Exercise brief: Select, from the material below, each line with "points" in it.

Data lines:

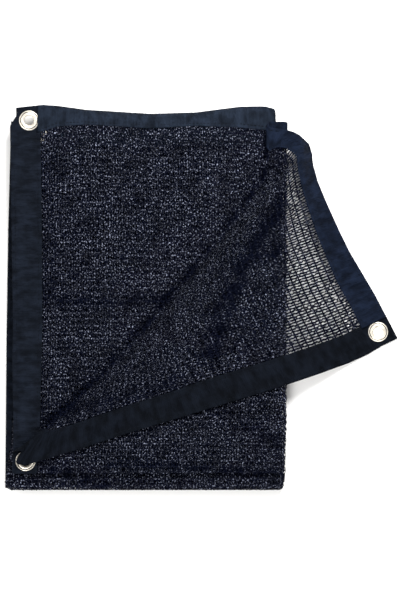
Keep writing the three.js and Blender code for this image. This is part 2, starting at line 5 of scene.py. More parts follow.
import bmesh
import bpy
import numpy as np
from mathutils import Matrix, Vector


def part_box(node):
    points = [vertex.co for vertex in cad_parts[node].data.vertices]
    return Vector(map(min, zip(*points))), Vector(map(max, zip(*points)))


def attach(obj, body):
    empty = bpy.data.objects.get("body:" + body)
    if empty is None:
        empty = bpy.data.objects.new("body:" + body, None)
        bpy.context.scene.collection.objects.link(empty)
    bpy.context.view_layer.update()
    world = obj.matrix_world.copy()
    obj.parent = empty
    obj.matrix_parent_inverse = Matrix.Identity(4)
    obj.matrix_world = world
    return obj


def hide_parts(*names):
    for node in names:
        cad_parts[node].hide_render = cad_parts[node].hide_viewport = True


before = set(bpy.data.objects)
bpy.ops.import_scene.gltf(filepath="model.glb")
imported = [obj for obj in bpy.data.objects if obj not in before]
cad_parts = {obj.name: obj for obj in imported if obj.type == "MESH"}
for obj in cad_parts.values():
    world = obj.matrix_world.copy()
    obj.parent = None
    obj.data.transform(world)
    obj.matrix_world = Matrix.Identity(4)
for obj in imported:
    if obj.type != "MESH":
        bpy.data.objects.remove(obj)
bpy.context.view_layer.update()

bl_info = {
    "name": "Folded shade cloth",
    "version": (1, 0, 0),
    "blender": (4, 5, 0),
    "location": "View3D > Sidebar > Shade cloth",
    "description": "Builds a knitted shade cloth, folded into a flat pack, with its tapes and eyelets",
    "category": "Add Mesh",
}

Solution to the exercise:
    points = [vertex.co for vertex in cad_parts[node].data.vertices]
    return Vector(map(min, zip(*points))), Vector(map(max, zip(*points)))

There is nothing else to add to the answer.